The vertigo did not go away for days. My mother drove me to the ENT who looked at me and immediately said, “You have Meniere’s Disease.” I had all the classic symptoms and was bilateral from the start.
I was still in bed 9/11 watching the horrible scenes on TV. I was still in bed three months later, taking a leave of absence from work. My hearing deteriorated daily and the tinnitus only increased.
The ENT offered Valium and Prednisone, neither of which I could tolerate. By the time I found a neurotologist and had all the tests that are used to confirm Meniere’s, I had basically self-destructed all my vestibular function in my right ear and had diminished function in the left ear.
I tried immune suppressant cancer drugs, allergy shots, acupuncture, chiropractic, iridology, the dentist, second and third opinions, Chinese herbs, vitamins and supplements, balance retraining therapy, gaze stabilization therapy, and tinnitus therapy. I’ve seen 18 traditional and non-traditional health care providers so far.
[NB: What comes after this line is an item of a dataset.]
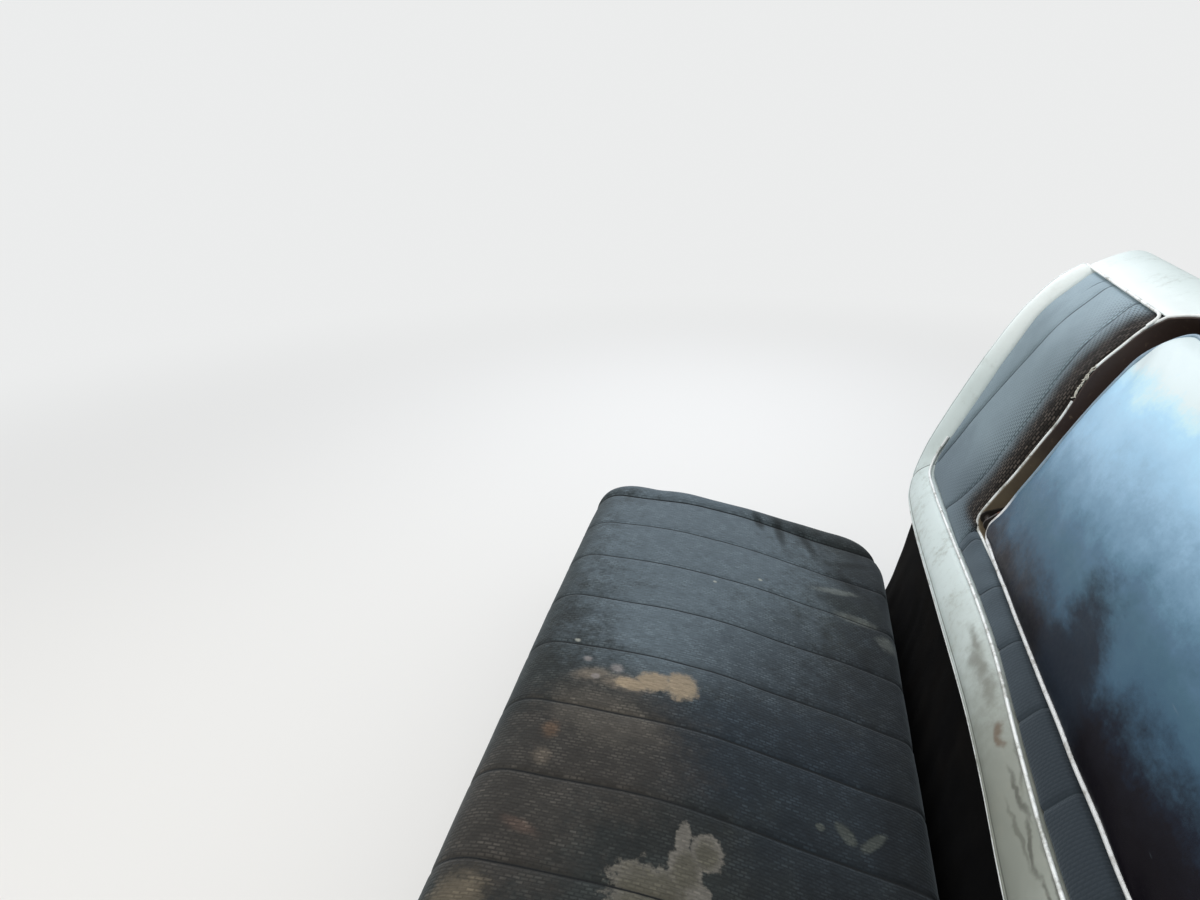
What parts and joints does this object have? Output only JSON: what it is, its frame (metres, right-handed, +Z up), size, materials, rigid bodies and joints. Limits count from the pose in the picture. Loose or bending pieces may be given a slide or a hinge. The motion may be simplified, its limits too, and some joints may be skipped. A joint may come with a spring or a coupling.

The vertigo subsided with the loss of vestibular function. But I suffered from severe disequilibrium, bouncing vision, and horrible tinnitus 24/7. I began taking anti-anxiety medicines and antidepressants. I wore a behind-the-ear hearing aid for 14 months before losing all hearing in the right ear in 2004. I lost all hearing in the left ear in 2005. In March 2006 with 0% speech comprehension in both ears, I had my first surgery — a cochlear implant. It has been a rough journey. My speech recognition fluctuates along with the loud tinnitus that I still endure even with 100% hearing loss.
With that hearing loss came the loss of my music, my job of 22 years, my church ministry, my friends, and my self worth.
Nevertheless, I would have to say I am thankful for Meniere’s. God has brought some incredible people into my life who share this disease. Through them I have seen compassion, perseverance, and inspiration I never thought possible. I pray that having this disease will bring about some good and God will give me new purpose, goals, and value.
I continue aural rehabilitation with the cochlear implant and I’ve also learned some American Sign Language. I have found a new job. I was able to walk down the aisle at my daughter’s wedding! I have taken an online course to become a Hearing Loss Support Specialist. I founded Meniere’s Resources, Inc., and am actively working to make that dream become reality. I have also been appointed as the “late-deafened adult” representative to the Relay Missouri Advisory Council to the Missouri Public Commision, helping provide telecommunication devices to people who have disabilities.
I end this story with a quote from the Apostle Paul in II Corinthians 1:3–4: “Blessed be the God and Father of our Lord Jesus Christ, the Father of mercies and God of all comfort who comforts us in all our affliction so that we will be able to comfort those who are in any affliction with the comfort with which we ourselves are comforted by God.”